Thursday, March 6, 2014

Villanelles- Do not go gentle into that good night

Out of these three poems, Do not go gently into that good night seems to fit the profile of a Villanelle the best. The poem follows the villanelle structure just as it is explained: Two lines that are both repeated four times each ("Rage, rage against the dying of the light" and "Do not go gentle into that good night"), five stanzas of three lines followed by a quatrain, and an ABA rhyme scheme. This poem exemplifies these aspects of the villanelle perfect and does not stray from the basic structures like the other two poems slightly do. In this poem, Dylan Thomas describes four types of men and how they react when they come to the realization that it is their time to die. "Wise men" know that their time has come but wish they had caused more controversy or spread their wisdom more during life. The "good men" wish they could do more good deeds. The "wild men" reflect on how they might have lived life too fast and have come to that realization too late. "Grave men", though they are near death, are still able to see joy in life and thus want to go on living. In the quatrain at the end of the poem, Thomas addresses his father and tells him "Do not go gentle into that good night; Rage, rage against the dying of the light". Thomas is almost selfishly asking his father to hold onto life so that he will not lose him.
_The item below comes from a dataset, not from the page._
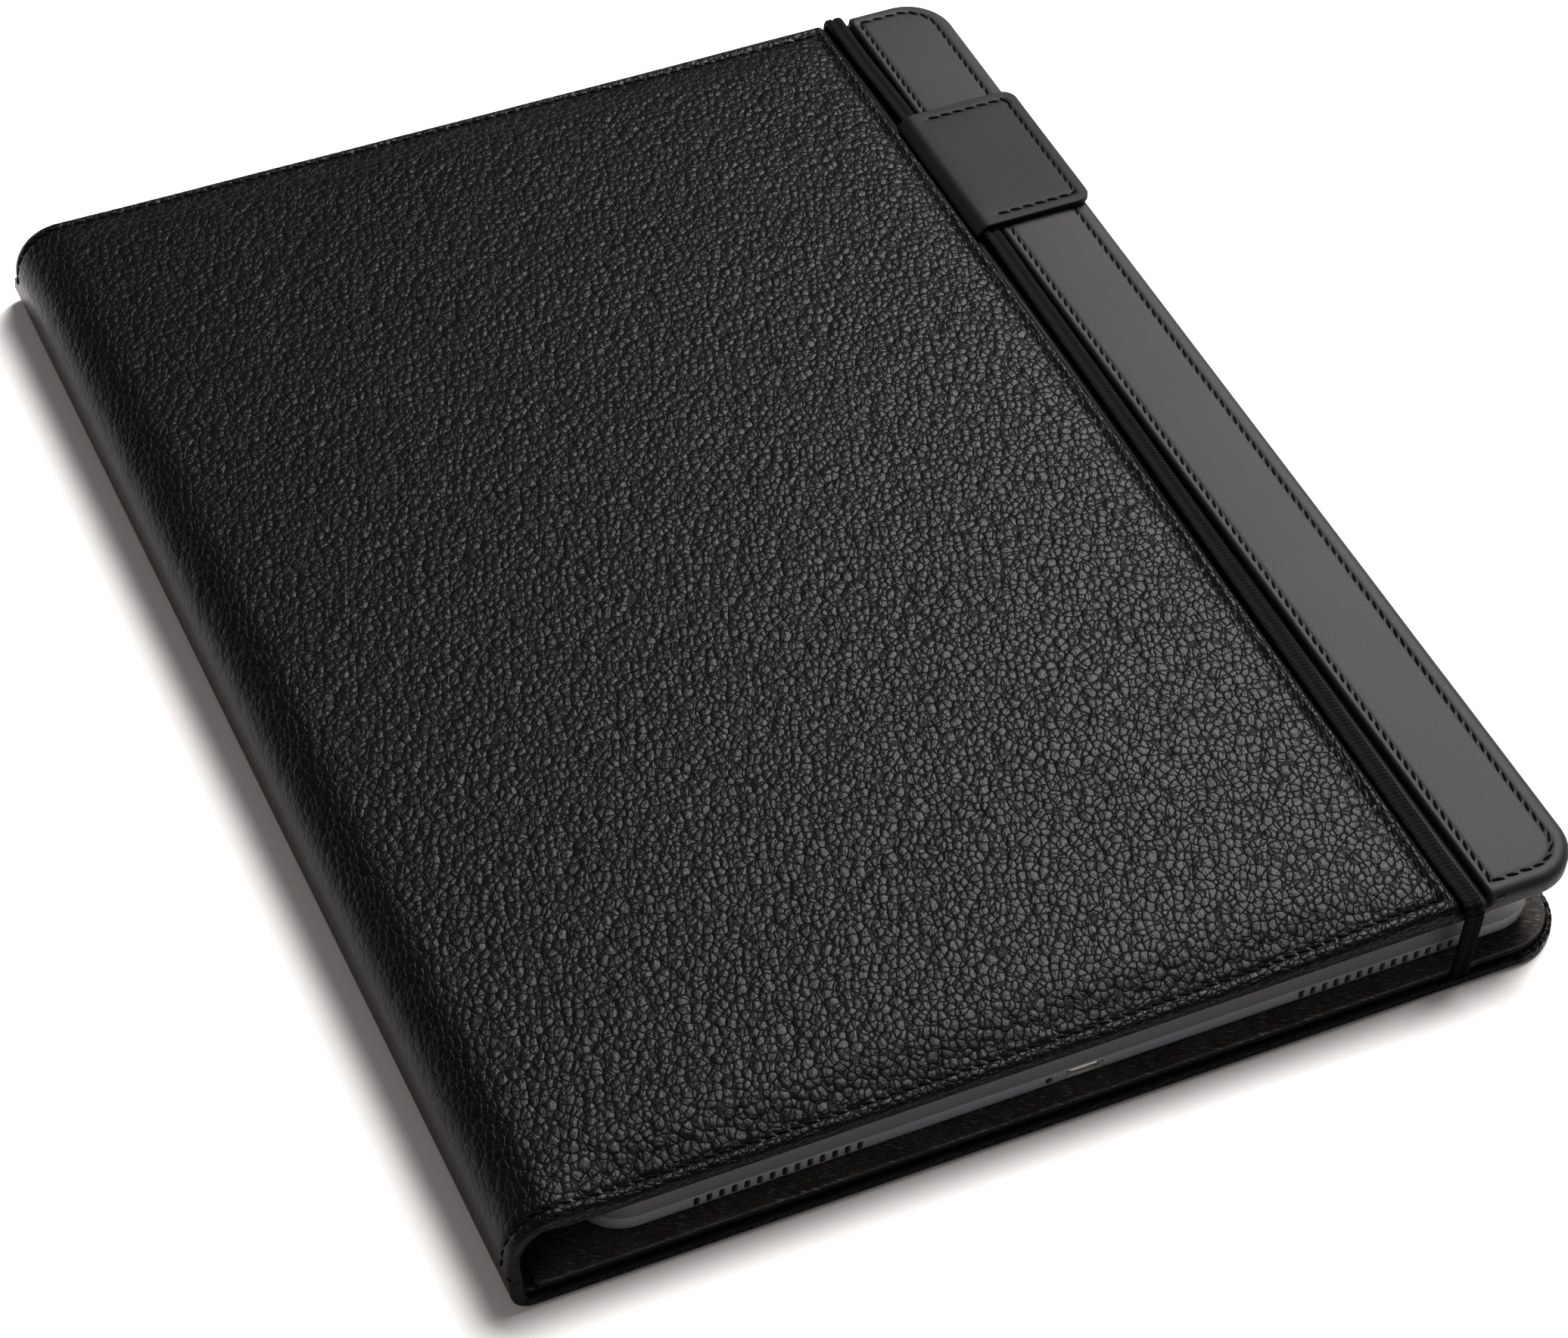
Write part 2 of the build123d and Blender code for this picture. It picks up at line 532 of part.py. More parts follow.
MAIN_BOARD_Z = (7.4, 8.4)
MAIN_BOARD_X = 84.0
MAIN_BOARD_Y = (-118.0, -68.0)
SOCKET_BOARD = (12.0, 129.6)     # half width of the board's tongue, and how far out it reaches
BATTERY_X = (-62.0, 58.0)
BATTERY_Y = (-62.0, 66.0)
BATTERY_TOP_Z = 9.8
SPEAKER_Y = -119.0
SPEAKER_TOP_Z = 9.6
SPEAKER_LAP = 1.5            # past the first and last slot
SOCKET_SHEET = 0.3
SOCKET_DEPTH = 5.0
TONGUE_Z = (6.1, 6.6)
SWITCH_BOARD_Y = (-38.0, 78.0)
SWITCH_BOARD_Z = (9.4, 10.4)
SWITCH_R = 2.2
SWITCH_HEIGHT = 0.7


def reader_insides():
    floor_z = TABLET_Z + SHELL_WALL + FIT
    keep("reader_battery", box(BATTERY_X, BATTERY_Y, (floor_z, BATTERY_TOP_Z)))
    board = box(sides(MAIN_BOARD_X), MAIN_BOARD_Y, MAIN_BOARD_Z)
    board += box(sides(SOCKET_BOARD[0]), (-SOCKET_BOARD[1], MAIN_BOARD_Y[0]), MAIN_BOARD_Z)
    keep("reader_main_board", board)
    half = SOCKET_WIDTH / 2 - CLEAR
    wall = SOCKET_SHEET
    socket_z = (floor_z, MAIN_BOARD_Z[0])
    mouth_y = SHELL_WALL + FIT - TABLET_Y
    back_y = mouth_y + SOCKET_DEPTH
    socket = box(sides(half), (mouth_y, back_y + CUT), socket_z)
    cavity = box(sides(half - wall), (mouth_y - CUT, back_y), (socket_z[0] + wall, socket_z[1] - wall))
    tongue = box(sides(half - 4 * wall), (mouth_y + 2 * CLEAR, back_y + CLEAR), TONGUE_Z)
    keep("charging_socket", socket - cavity + tongue)
    last_x = HOLE_START_X + (HOLE_COUNT - 1) * HOLE_PITCH
    span = (HOLE_START_X - SPEAKER_LAP, last_x + SPEAKER_LAP)
    speaker_y = (-TABLET_Y + SHELL_WALL + 2 * CLEAR, SPEAKER_Y)
    speaker_z = (floor_z, SPEAKER_TOP_Z)
    keep("speakers", [box(span, speaker_y, speaker_z), box((-span[1], -span[0]), speaker_y, speaker_z)])
    switches = box((KEY_X[0] - CUT, KEY_X[1] + CUT), SWITCH_BOARD_Y, SWITCH_BOARD_Z)
    for low, high in KEYS.values():
        middle = Pos((KEY_X[0] + KEY_X[1]) / 2, (low + high) / 2, SWITCH_BOARD_Z[1] + SWITCH_HEIGHT / 2)
        switches += middle * Cylinder(SWITCH_R, SWITCH_HEIGHT)
    keep("key_switch_board", switches)


def reader_controls():
    for name in KEYS:
        cap = key_box(name, 0.0, (KEY_BASE_Z, FACE_Z + KEY_PROUD))
        cap = fillet(cap.edges().filter_by(Axis.Z), KEY_CORNER_R)
        flange = key_box(name, KEY_FLANGE, (KEY_BASE_Z, FACE_Z - FACE_THICK - FIT))
        keep(name, cap + flange)
    half = SLIDER_WIDTH / 2
    back = TABLET_Y - SHELL_WALL - SLIDER_GAP
    knob = box((SLIDER_X - half, SLIDER_X + half), (back, TABLET_Y + SLIDER_PROUD), SLIDER_Z)
    plate_z = (SLIDER_Z[0] - SLIDER_GAP, SLIDER_Z[1] + SLIDER_GAP)
    plate = box((SLIDER_X - half - CUT, SLIDER_X + half + CUT), (back - CUT, back), plate_z)
    keep("power_slider", knob + plate)


back_cover()
rail()
hooks()
spine()
front_cover()
strap()
pull_tab()
reader_shell()
reader_bezel()
reader_insides()
reader_controls()

for node, shape in made.items():
    export_step(shape, "parts/" + node + ".step")
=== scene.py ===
import json
import math

import bmesh
import bpy
import numpy as np
from mathutils import Matrix, Quaternion, Vector, noise


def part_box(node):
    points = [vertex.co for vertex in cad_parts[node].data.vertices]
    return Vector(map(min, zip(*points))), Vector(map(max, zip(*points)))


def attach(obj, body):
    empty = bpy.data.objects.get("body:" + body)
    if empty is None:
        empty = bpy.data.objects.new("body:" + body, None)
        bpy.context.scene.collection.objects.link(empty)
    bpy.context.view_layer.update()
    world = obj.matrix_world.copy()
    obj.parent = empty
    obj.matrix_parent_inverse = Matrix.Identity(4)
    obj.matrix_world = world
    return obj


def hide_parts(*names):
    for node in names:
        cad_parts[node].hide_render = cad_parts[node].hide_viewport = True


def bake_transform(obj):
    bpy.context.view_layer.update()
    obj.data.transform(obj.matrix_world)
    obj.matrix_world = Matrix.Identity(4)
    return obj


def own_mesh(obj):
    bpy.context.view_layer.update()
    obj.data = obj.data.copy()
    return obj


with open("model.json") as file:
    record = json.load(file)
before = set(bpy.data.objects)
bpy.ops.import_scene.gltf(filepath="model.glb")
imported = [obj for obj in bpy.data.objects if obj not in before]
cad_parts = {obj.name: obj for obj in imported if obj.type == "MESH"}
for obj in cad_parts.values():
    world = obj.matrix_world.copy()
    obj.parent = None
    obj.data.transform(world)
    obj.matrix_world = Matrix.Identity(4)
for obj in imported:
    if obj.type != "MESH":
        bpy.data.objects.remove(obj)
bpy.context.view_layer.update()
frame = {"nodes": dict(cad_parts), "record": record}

MM = 0.001

# ---------------------------------------------------------------- sizes, from the frame where it has them
panel_low, panel_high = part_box("front_panel_leather")
band_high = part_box("front_band_leather")[1]
back_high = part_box("back_outer_leather")[1]
upper_low, upper_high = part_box("upper_fold_leather")
lower_low, lower_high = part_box("lower_fold_leather")
cover_lining_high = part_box("front_lining")[1]
back_lining_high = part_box("back_lining")[1]
spine_lining_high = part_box("spine_lining")[1]
run_low, run_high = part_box("strap_run")
leg_low, leg_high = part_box("strap_upper_leg")
tab_low, tab_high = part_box("pull_tab_leather")

SPINE_X = upper_low.x
SPINE_MID_Z = (upper_low.z + lower_high.z) / 2
UPPER_R = upper_high.x - upper_low.x
LOWER_R = lower_high.x - lower_low.x
COVER_Y = panel_high.y
COVER_TOP = panel_high.z
COVER_UNDER = panel_low.z
COVER_FORE = band_high.x
COVER_CORNER = 10 * MM
PANEL_END = panel_high.x
GROOVE_Z = 17.2 * MM
BAND_START = 77 * MM
BACK_FORE = back_high.x
BACK_Y = back_high.y
BACK_CORNER = 12 * MM
RIM_WIDTH = COVER_FORE - cover_lining_high.x
SPINE_THICK = spine_lining_high.x - SPINE_X
COVER_THICK = COVER_TOP - COVER_UNDER
STITCH_INSET = 3.2 * MM
STITCH_PITCH = 2.6 * MM
PANEL_STITCH_X = PANEL_END - 2.4 * MM
BAND_STITCH_X = BAND_START + 1.7 * MM
BAND_FORE_INSET = 3.6 * MM
END_ROW_Y = COVER_Y - STITCH_INSET
ROLL_TOP = 2.1 * MM           # top of the low roll of leather round the back cover
ROLL_WIDTH = 1.4 * MM
LINING_PITCH = 3.6 * MM       # the linings' stitches lie further apart
SEAM_SINK = 0.10 * MM         # how far a row of stitches lies in smooth leather
LINING_SINK = 0.20 * MM       # and in a lining
SOCKET_Z = (4.8 * MM, 7.2 * MM)   # the opening for the socket in the reader's side
SOCKET_HALF = 3.95 * MM
TONGUE_Z = (6.1 * MM, 6.6 * MM)   # the charging socket's tongue
TONGUE_HALF = 2.55 * MM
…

As the excerpt said that villanelles traditionally deal with some sort of loss, this villanelle deals with the ordeal of death in general,and then, more specifically, the death of Thomas' father.

This picture makes me think of the use of "light" and "night" in the poem to represent life and death. A candle light slowly fading in the night as the wick burns out seems to represent going gently into the night, just what the author is saying to avoid.